▽
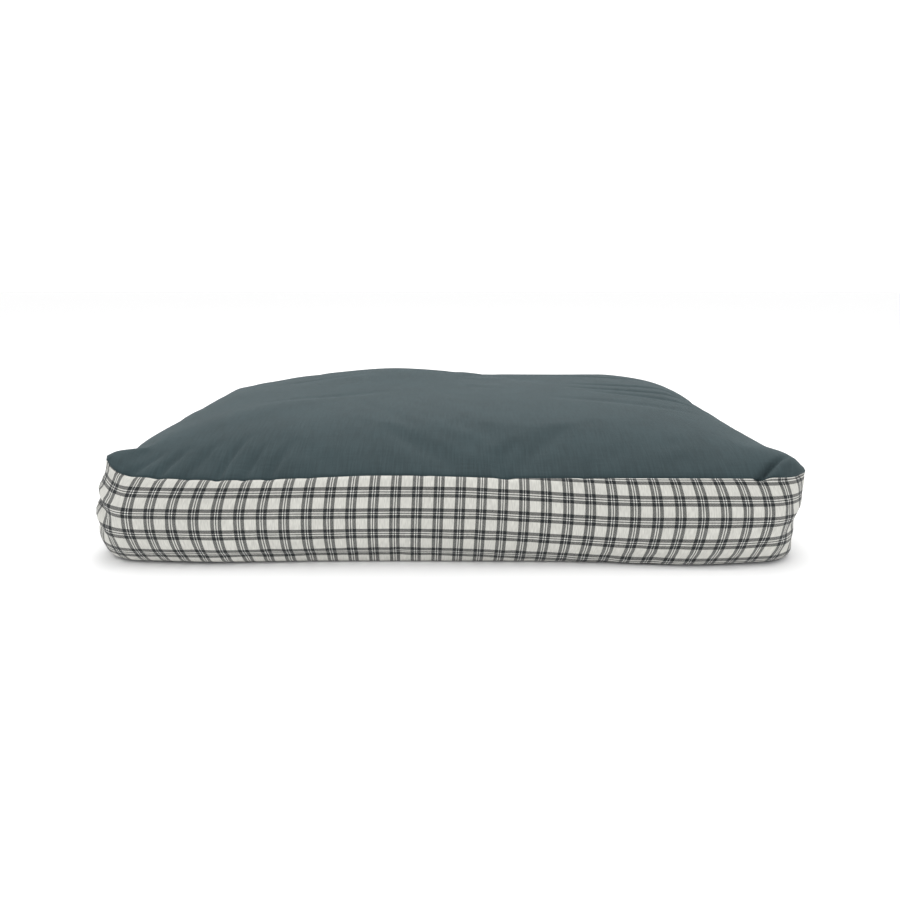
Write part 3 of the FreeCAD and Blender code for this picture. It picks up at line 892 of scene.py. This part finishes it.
check_cloth, tree, shader = new_material("yarn_dyed_check")
flat_place, along, up = cloth_axes(tree)
uneven = math_node(tree, "SUBTRACT", noise(tree, flat_place, 22), 0.5)
wander = math_node(tree, "MULTIPLY", uneven, 0.0006)
warp = yarn_colours(tree, math_node(tree, "ADD", along, wander), check_start_along)
weft = yarn_colours(tree, math_node(tree, "ADD", up, wander), check_start_up)
over, yarn_height = threads(tree, along, up, check_yarn)
woven = mix_colours(tree, "MIX", over, warp, weft)
darker = mix_colours(tree, "DARKEN", 1.0, warp, weft)
woven = mix_colours(tree, "MIX", 0.56, woven, darker)
slub = noise(tree, flat_place, 900, 1.0, (1, 0.12, 1))
soiling = noise(tree, flat_place, 9, 3.0)
woven = mix_colours(tree, "MULTIPLY", 1.0, woven, ramp(tree, slub, [(0.3, 0.78), (0.7, 1.0)]))
woven = mix_colours(tree, "MULTIPLY", 1.0, woven, ramp(tree, soiling, [(0.35, 0.93), (0.65, 1.0)]))
wire_up(tree, woven, shader.inputs["Base Color"])
shader.inputs["Roughness"].default_value = 0.92
shader.inputs["Specular IOR Level"].default_value = 0.2
shader.inputs["Sheen Weight"].default_value = 0.12
shader.inputs["Sheen Roughness"].default_value = 0.6
bump(tree, shader, yarn_height, 0.00025, 0.7)

# %% [markdown]
# ## The look of slate canvas
# The top is a plain dyed canvas. Its colour is even, but the yarns are not: faint streaks run along
# warp and weft, and a matt bloom of short fibres lightens it where it is seen at a low angle.

# %% Canvas, base cloth and bag cloth
def plain_cloth(name, colour, pitch, sheen, streak=0.10, relief=0.0003):
    """A dyed plain weave with uneven yarns."""
    material, tree, shader = new_material(name)
    flat_place, along, up = cloth_axes(tree)
    yarn_height = threads(tree, along, up, pitch)[1]
    lengthwise = noise(tree, flat_place, 480, 3.0, (1, 0.06, 1))
    crosswise = noise(tree, flat_place, 480, 3.0, (0.06, 1, 1))
    streaks = mix_colours(tree, "MIX", 0.35, lengthwise, crosswise)
    patches = noise(tree, flat_place, 14, 4.0)
    tone = mix_colours(tree, "MIX", 0.30, streaks, patches)
    low = tuple(channel * (1 - streak) for channel in colour) + (1,)
    high = tuple(channel * (1 + streak) for channel in colour) + (1,)
    wire_up(tree, ramp(tree, tone, [(0.40, low), (0.60, high)]), shader.inputs["Base Color"])
    shader.inputs["Roughness"].default_value = 0.9
    shader.inputs["Specular IOR Level"].default_value = 0.25
    shader.inputs["Sheen Weight"].default_value = sheen
    shader.inputs["Sheen Roughness"].default_value = 0.5
    shader.inputs["Sheen Tint"].default_value = (0.76, 0.9, 0.94, 1)
    bump(tree, shader, yarn_height, relief, 0.6)
    return material


slate_canvas = plain_cloth("slate_canvas", (0.0255, 0.042, 0.0465), 0.0011, 0.100, streak=0.17)
base_cloth = plain_cloth("dark_base_cloth", (0.020, 0.022, 0.025), 0.0009, 0.15)
bag_cloth = plain_cloth("white_bag_cloth", (0.78, 0.78, 0.76), 0.0006, 0.1, streak=0.03)
fibre_look = plain_cloth("white_fibre", (0.86, 0.86, 0.85), 0.004, 0.3, streak=0.04, relief=0.001)

# %% [markdown]
# ## The look of thread, tape, nylon and metal
# The zip is small, but it is what a hand meets. Thread is twisted, tape is woven in a herringbone,
# the coil is smooth nylon, and the slider is cast metal that has been tumbled, so its faces are
# softly mottled. All of these patterns sit in the object's own metres.

# %% Thread, tape, nylon and metal
def object_axes(tree):
    place = node(tree, "ShaderNodeTexCoord").outputs["Object"]
    parts = node(tree, "ShaderNodeSeparateXYZ")
    wire_up(tree, place, parts.inputs[0])
    return place, parts.outputs


def two_tone(tree, shader, pattern, colour, spread, low=0.35, high=0.65):
    darker = tuple(channel * (1 - spread) for channel in colour) + (1,)
    lighter = tuple(min(channel * (1 + spread), 1) for channel in colour) + (1,)
    wire_up(tree, ramp(tree, pattern, [(low, darker), (high, lighter)]), shader.inputs["Base Color"])


def stripes(tree, value, pitch):
    """A wave from 0 to 1 with the given pitch."""
    wave = math_node(tree, "SINE", math_node(tree, "MULTIPLY", value, 2 * math.pi / pitch))
    return math_node(tree, "ADD", math_node(tree, "MULTIPLY", wave, 0.5), 0.5)


def twisted_thread(name, colour):
    material, tree, shader = new_material(name)
    x, y, z = object_axes(tree)[1]
    leaning = math_node(tree, "ADD", math_node(tree, "ADD", x, y), math_node(tree, "MULTIPLY", z, 2.0))
    twist = stripes(tree, leaning, 0.0006)
    two_tone(tree, shader, twist, colour, 0.25, 0.1, 0.9)
    shader.inputs["Roughness"].default_value = 0.6
    shader.inputs["Sheen Weight"].default_value = 0.15
    bump(tree, shader, twist, 0.0001, 0.8)
    return material


def herringbone_tape(name, colour):
    material, tree, shader = new_material(name)
    place, (x, y, z) = object_axes(tree)
    zigzag = math_node(tree, "PINGPONG", z, 0.0024)
    twill = stripes(tree, math_node(tree, "ADD", x, zigzag), 0.0009)
    uneven = noise(tree, place, 700, 2.0)
    two_tone(tree, shader, mix_colours(tree, "MIX", 0.4, twill, uneven), colour, 0.28, 0.2, 0.8)
    shader.inputs["Roughness"].default_value = 0.85
    shader.inputs["Sheen Weight"].default_value = 0.1
    bump(tree, shader, twill, 0.00015, 0.8)
    return material


def drawn_nylon(name, colour):
    material, tree, shader = new_material(name)
    place = object_axes(tree)[0]
    two_tone(tree, shader, noise(tree, place, 90, 3.0), colour, 0.15)
    rough = ramp(tree, noise(tree, place, 400, 2.0), [(0.3, 0.28), (0.7, 0.42)])
    wire_up(tree, rough, shader.inputs["Roughness"])
    return material


def tumbled_metal(name, colour, roughness):
    material, tree, shader = new_material(name)
    place = object_axes(tree)[0]
    mottled = noise(tree, place, 650, 4.0)
    two_tone(tree, shader, mottled, colour, 0.14)
    scratches = noise(tree, place, 1500, 2.0, (0.15, 1, 1))
    rough = ramp(tree, scratches, [(0.3, roughness - 0.08), (0.7, roughness + 0.10)])
    wire_up(tree, rough, shader.inputs["Roughness"])
    shader.inputs["Metallic"].default_value = 1.0
    bump(tree, shader, mottled, 0.00003, 0.5)
    return material


grey_thread = twisted_thread("grey_thread", (0.16, 0.17, 0.17))
white_thread = twisted_thread("white_thread", (0.70, 0.70, 0.68))
zip_tape = herringbone_tape("zip_tape", (0.030, 0.034, 0.037))
zip_nylon = drawn_nylon("zip_nylon", (0.022, 0.024, 0.026))
zip_metal = tumbled_metal("zip_metal", (0.42, 0.42, 0.41), 0.34)
slider_metal = tumbled_metal("slider_metal", (0.30, 0.30, 0.30), 0.30)

# %% Dress the pieces
cad_looks = {
    "zip_tape_upper": zip_tape, "zip_tape_lower": zip_tape, "zip_top_stops": zip_metal,
    "zip_bottom_stop": zip_metal, "slider_body": slider_metal, "slider_bail": slider_metal,
    "pull_tab": slider_metal, "liner_closing_stitch": white_thread,
}
for name, material in cad_looks.items():
    for material_slot in bpy.data.objects[name].material_slots:
        material_slot.material = material
for piece in [*sewing.values(), *zip_stitches.values()]:
    piece.data.materials.append(grey_thread)
for piece in zip_coils.values():
    piece.data.materials.append(zip_nylon)
plain_looks = {"canvas_top": slate_canvas, "dark_base": base_cloth}
for name, piece in cut.items():
    piece.data.materials.append(plain_looks.get(name, check_cloth))
inner_bag.data.materials.append(bag_cloth)
fibre.data.materials.append(fibre_look)

# %% [markdown]
# ## Putting each piece on its body
# Every piece rides on a body and takes the place of the CAD nodes, which are hidden. The panels
# are sheets of cloth, and the table lists the size that each was cut to.

# %% Bodies, and the CAD nodes that the pieces replace
turnings = 0.04
wall_width, front_length, side_length = 0.122, 1.162, 0.577
zip_strip_width, zip_strip_length = 0.056, 0.780
sheets = {
    "canvas_top": ("top_panel", "slate_canvas", 2 * half_length + turnings, 2 * half_depth + turnings),
    "dark_base": ("bottom_panel", "base_cloth", 2 * half_length, 2 * half_depth),
    "check_wall_front": ("front_boxing", "checked_cloth", front_length, wall_width),
    "check_wall_right": ("right_boxing", "checked_cloth", side_length, wall_width),
    "check_wall_left": ("left_boxing", "checked_cloth", side_length, wall_width),
    "check_strip_upper": ("back_boxing_upper", "checked_cloth", zip_strip_length, zip_strip_width),
    "check_strip_lower": ("back_boxing_lower", "checked_cloth", zip_strip_length, zip_strip_width),
}
for name, (cad_node, slot, length, width) in sheets.items():
    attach(cut[name], "cushion")
    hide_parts(cad_node)
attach(inner_bag, "cushion")
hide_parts("liner_top", "liner_bottom", "liner_boxing")
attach(fibre, "cushion")
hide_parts("fibre_fill")
small_pieces = [
    (sewing["top_seam_sewing"], "top_seam_thread", "grey_thread"),
    (sewing["base_seam_sewing"], "bottom_seam_thread", "grey_thread"),
    (sewing["wall_join_sewing"], "boxing_join_threads", "grey_thread"),
    (zip_stitches["zip_stitches_upper"], "zip_stitch_upper", "grey_thread"),
    (zip_stitches["zip_stitches_lower"], "zip_stitch_lower", "grey_thread"),
    (zip_coils["zip_coil_wire_upper"], "zip_coil_upper", "nylon_coil"),
    (zip_coils["zip_coil_wire_lower"], "zip_coil_lower", "nylon_coil"),
]
for piece, cad_node, finish in small_pieces:
    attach(piece, "cushion")
    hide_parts(cad_node)

# %% [markdown]
# ## Camera, floor and light
# The camera stands a little above the bed, as a person would hold it, close enough that the back
# looks narrower than the front. The floor is pale and the light is broad and soft from above.

# %% Camera
stand_off, eye_height, pitch = 0.815, 0.366, math.radians(14.9)
bpy.ops.object.camera_add(location=(0, -half_depth - stand_off, eye_height),
                          rotation=(math.pi / 2 - pitch, 0, 0))
camera = bpy.context.active_object
camera.name = "camera"
camera.data.lens = 27.4
camera.data.sensor_width = 36
camera.data.clip_start = 0.01
bpy.context.scene.camera = camera

# %% Floor and lights
deselect_all()
bpy.ops.mesh.primitive_plane_add(size=14, location=(0, 3, 0))
floor = bpy.context.active_object
floor.name = "floor"
floor_paint, tree, shader = new_material("pale_floor")
shader.inputs["Base Color"].default_value = (0.90, 0.90, 0.90, 1)
shader.inputs["Roughness"].default_value = 0.9
shader.inputs["Specular IOR Level"].default_value = 0.1
floor.data.materials.append(floor_paint)

world = bpy.data.worlds.new("studio")
bpy.context.scene.world = world
world.use_nodes = True
world.node_tree.nodes["Background"].inputs[0].default_value = (1, 1, 1, 1)
world.node_tree.nodes["Background"].inputs[1].default_value = 1.1
bpy.context.scene.view_settings.view_transform = "Standard"


def soft_light(name, size, power, place, target):
    bpy.ops.object.light_add(type="AREA", location=place)
    lamp = bpy.context.active_object
    lamp.name = name
    lamp.data.size = size
    lamp.data.energy = power
    lamp.rotation_euler = (Vector(target) - Vector(place)).to_track_quat("-Z", "Y").to_euler()


soft_light("overhead", 2.4, 40, (0.0, 0.7, 2.3), (0, 0, 0))
soft_light("front_fill", 1.6, 5, (0.3, -2.6, 1.5), (0, 0, 0.05))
△
* [Directions]:
Write out exactly the lines from the start of the material through the line with "# warp and weft, and". No other output is expected.

* [Final result]:
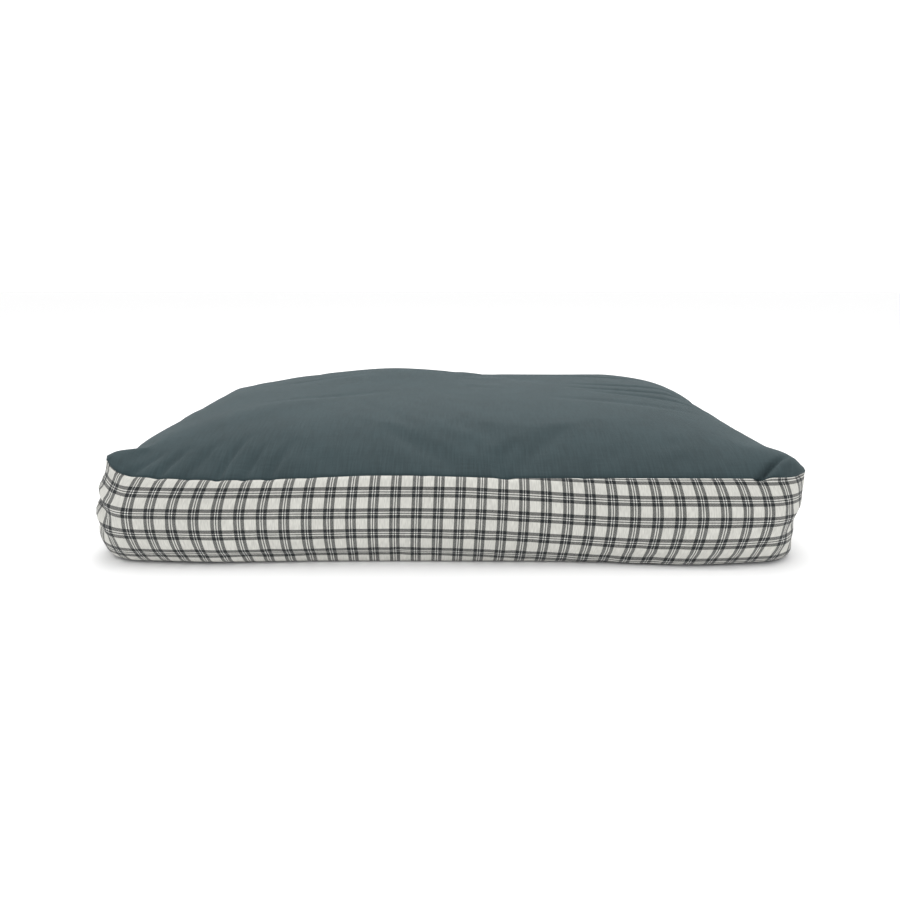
Write part 3 of the FreeCAD and Blender code for this picture. It picks up at line 892 of scene.py. This part finishes it.
check_cloth, tree, shader = new_material("yarn_dyed_check")
flat_place, along, up = cloth_axes(tree)
uneven = math_node(tree, "SUBTRACT", noise(tree, flat_place, 22), 0.5)
wander = math_node(tree, "MULTIPLY", uneven, 0.0006)
warp = yarn_colours(tree, math_node(tree, "ADD", along, wander), check_start_along)
weft = yarn_colours(tree, math_node(tree, "ADD", up, wander), check_start_up)
over, yarn_height = threads(tree, along, up, check_yarn)
woven = mix_colours(tree, "MIX", over, warp, weft)
darker = mix_colours(tree, "DARKEN", 1.0, warp, weft)
woven = mix_colours(tree, "MIX", 0.56, woven, darker)
slub = noise(tree, flat_place, 900, 1.0, (1, 0.12, 1))
soiling = noise(tree, flat_place, 9, 3.0)
woven = mix_colours(tree, "MULTIPLY", 1.0, woven, ramp(tree, slub, [(0.3, 0.78), (0.7, 1.0)]))
woven = mix_colours(tree, "MULTIPLY", 1.0, woven, ramp(tree, soiling, [(0.35, 0.93), (0.65, 1.0)]))
wire_up(tree, woven, shader.inputs["Base Color"])
shader.inputs["Roughness"].default_value = 0.92
shader.inputs["Specular IOR Level"].default_value = 0.2
shader.inputs["Sheen Weight"].default_value = 0.12
shader.inputs["Sheen Roughness"].default_value = 0.6
bump(tree, shader, yarn_height, 0.00025, 0.7)

# %% [markdown]
# ## The look of slate canvas
# The top is a plain dyed canvas. Its colour is even, but the yarns are not: faint streaks run along
# warp and weft, and a matt bloom of short fibres lightens it where it is seen at a low angle.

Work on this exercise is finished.